Since its 'rescue' by the purchase of equity by hedge funds, the bank has taken action to cut its operating costs via branch closures and staff cuts. But it is still making large PPI provisions (£193m in 2015) and it will take the bank some time to shed its high-risk mortgages in order to comply with capital adequacy regulations; and making losses reduces capital. CEO Niall Booker expects a loss in 2016 but hopes to return the bank to profit before the end of 2017. One positive factor is that the bank has been able to retain its retail current account holders.

6   National Living Wage for the over-25s

The National Living Wage came into force in April. This requires employers to pay at least £7.20 per hour to workers aged 25 and over; those aged between 21 and 24 will continue to be covered by the National Minimum Wage of £6.70 per hour. It is expected that the NLW will mean an immediate rise in wages for 1.8m workers, although it discriminates between under-25s and over-25s doing the same work. On the other hand, it will present problems to employers, and especially to small businesses, who are working on narrow profit margins and who will struggle to pay higher wages.

7   City house price inflation rises in Q1

Hometrack is a company which provides market intelligence in the residential property market. It publishes a monthly UK Cities House Price Index which monitors property prices in 20 UK cities. The March 2016 issue shows that, in 2016 Q1, house price inflation in the 20 cities was 4.2%, with Liverpool registering the highest growth rate, although from a lower base. The quarterly figure was unusually high and the normal 'spring bounce' was boosted by the rush by buy-to-let investors to beat the increase in stamp duty. The prices of houses in UK cities are expected to moderate over the rest of the year, especially up to the EU vote because of uncertainty over the result.
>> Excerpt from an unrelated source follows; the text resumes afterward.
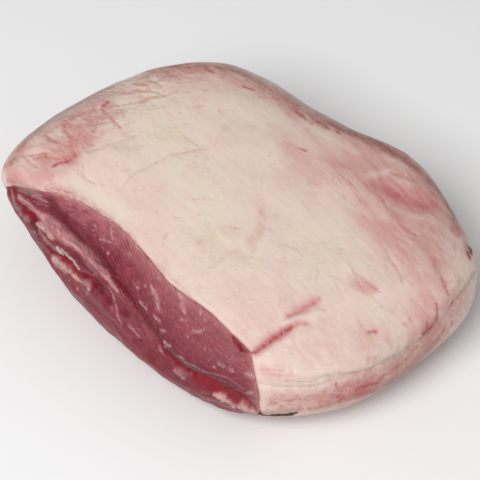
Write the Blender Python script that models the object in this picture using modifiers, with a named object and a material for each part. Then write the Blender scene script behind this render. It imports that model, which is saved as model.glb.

8 Barclays offers apology and refund to PPI customers

Barclays has sent letters of apology and missing annual statements to 10,000 PPI customers and offered them PPI refunds plus 8% interest. This is to rectify a breach of an order in 2011 by the Competition and Markets Authority which required providers to send an annual statement to all PPI customers setting out the cost of their policies and reminding them of their right to cancel. Investigation by the CMA revealed that 9,404 credit card customers and 740 mortgage customers had not received their annual statements. Barclays has now rectified the omission and has promised there will be no repeat of this in future.

9 New banknote to feature British artist

The Bank of England has announced that the next £20 banknote, which is due to be issued by 2020, will feature J. M. W. Turner, the great British artist. Governor Mark Carney said that 'Turner is perhaps the single most influential British artist of all time'. Turner was selected after the Banknote Character Advisory Committee invited the general public to suggest a person from the visual arts. 'The Bank received 29,701 nominations covering 590 eligible characters.... and then produced a shortlist which it discussed in detail with the Governor, who made the final decision'. The design on the reverse will include Turner's self-portrait and part of his most famous painting 'The Fighting Temeraire'.

It has also been announced that the Royal Bank of Scotland is to issue a new £5 banknote later this year. The note will feature the Scottish novelist and poet Nan Shepherd. Scientist Mary Somerville has already been chosen for the £10 note which will be issued during 2017 and they will be the first women to appear on the bank's notes. They too were chosen by a public vote. In Scotland three banks are allowed to issue banknotes – the Bank of Scotland, The Royal Bank of Scotland and Clydesdale Bank.

10  175 parties sign the Paris Agreement on climate change

At the UN headquarters in New York, 175 parties including the European Union signed the Paris Agreement on 22 April, Earth Day; 15 nations had already ratified it, these being mostly small island states which have the most to fear from climate change. UN Secretary General urged 'all countries to move quickly' so that the Agreement 'can enter into force as early as possible'.

Countries which have not yet signed have one year to do so; but it will take time for all 28 EU member states to ratify. The BBC's Science Editor David Shukman writes that President Obama is keen to see the agreement come into effect before he leaves office in January 2017 as the treaty contains a clause stating that it would take four years for any new leader in a country to leave the agreement.